Problem to solve: Write out the listing in full, matching it word for word.

Supplied information:
▶
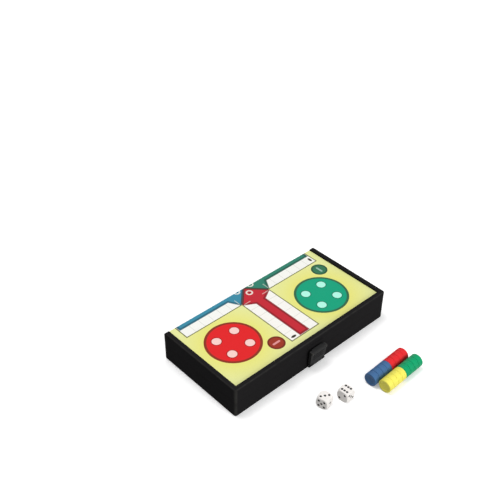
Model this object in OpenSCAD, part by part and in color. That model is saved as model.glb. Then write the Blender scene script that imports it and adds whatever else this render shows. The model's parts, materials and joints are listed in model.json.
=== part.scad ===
// Folding travel ludo board: two shallow trays hinged into a flat box, with the playing
// surface outside, magnetic counters and two dice.
// X runs along the long side, Y from the clasp to the hinge, Z up from the table.
// The origin is the middle of the front rim's underside, which the folded box stands on.

/* [Box] */
// Length of the folded box, and side of the open board
box_l = 200; // [160:1:260]
// Width of the folded box, from the clasp wall to the fold
box_w = 100; // [80:1:130]
// Height of one half
half_h = 16.5; // [14:0.1:22]
// Thickness of the outer walls
wall = 2; // [1.6:0.1:2.6]
// Radius of the upright front corners
corner_r = 2.5; // [1.5:0.1:3.5]
// Rounding along the outer top edge of the rim
rim_round = 1; // [0.4:0.1:1.2]
// Gap left between the two halves at the parting plane
parting_gap = 0.2; // [0.1:0.05:0.4]
// Distance of each back wall from the fold plane
fold_gap = 0.15; // [0.1:0.05:0.3]

/* [Playing surface] */
// Width of the raised rim
rim_w = 5; // [3:0.1:6]
// Depth of the printed face below the rim
recess = 2; // [1.2:0.1:3]
// Thickness of the deck under the sheets
deck_t = 1.8; // [1.2:0.1:2.4]
// Thickness of the steel sheet that the counters hold to
steel_t = 0.4; // [0.3:0.1:0.8]
// Thickness of the printed sheet
print_t = 0.3; // [0.2:0.1:0.6]
// Clearance round both sheets
sheet_gap = 0.3; // [0.1:0.05:0.5]
// Depth of the stiffening ribs under the deck
rib_h = 2; // [1:0.1:3]
// Thickness of the stiffening ribs
rib_t = 1.2; // [0.8:0.1:1.8]

/* [Hinge] */
// Distance of each hinge from the middle
hinge_x = 62; // [45:1:72]
// Length of one knuckle
knuckle_l = 9; // [6:0.5:12]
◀
Correct response:
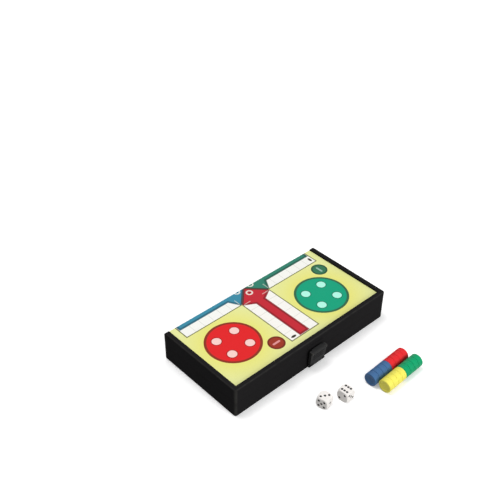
Model this object in OpenSCAD, part by part and in color. That model is saved as model.glb. Then write the Blender scene script that imports it and adds whatever else this render shows. The model's parts, materials and joints are listed in model.json.
=== part.scad ===
// Folding travel ludo board: two shallow trays hinged into a flat box, with the playing
// surface outside, magnetic counters and two dice.
// X runs along the long side, Y from the clasp to the hinge, Z up from the table.
// The origin is the middle of the front rim's underside, which the folded box stands on.

/* [Box] */
// Length of the folded box, and side of the open board
box_l = 200; // [160:1:260]
// Width of the folded box, from the clasp wall to the fold
box_w = 100; // [80:1:130]
// Height of one half
half_h = 16.5; // [14:0.1:22]
// Thickness of the outer walls
wall = 2; // [1.6:0.1:2.6]
// Radius of the upright front corners
corner_r = 2.5; // [1.5:0.1:3.5]
// Rounding along the outer top edge of the rim
rim_round = 1; // [0.4:0.1:1.2]
// Gap left between the two halves at the parting plane
parting_gap = 0.2; // [0.1:0.05:0.4]
// Distance of each back wall from the fold plane
fold_gap = 0.15; // [0.1:0.05:0.3]

/* [Playing surface] */
// Width of the raised rim
rim_w = 5; // [3:0.1:6]
// Depth of the printed face below the rim
recess = 2; // [1.2:0.1:3]
// Thickness of the deck under the sheets
deck_t = 1.8; // [1.2:0.1:2.4]
// Thickness of the steel sheet that the counters hold to
steel_t = 0.4; // [0.3:0.1:0.8]
// Thickness of the printed sheet
print_t = 0.3; // [0.2:0.1:0.6]
// Clearance round both sheets
sheet_gap = 0.3; // [0.1:0.05:0.5]
// Depth of the stiffening ribs under the deck
rib_h = 2; // [1:0.1:3]
// Thickness of the stiffening ribs
rib_t = 1.2; // [0.8:0.1:1.8]

/* [Hinge] */
// Distance of each hinge from the middle
hinge_x = 62; // [45:1:72]
// Length of one knuckle
knuckle_l = 9; // [6:0.5:12]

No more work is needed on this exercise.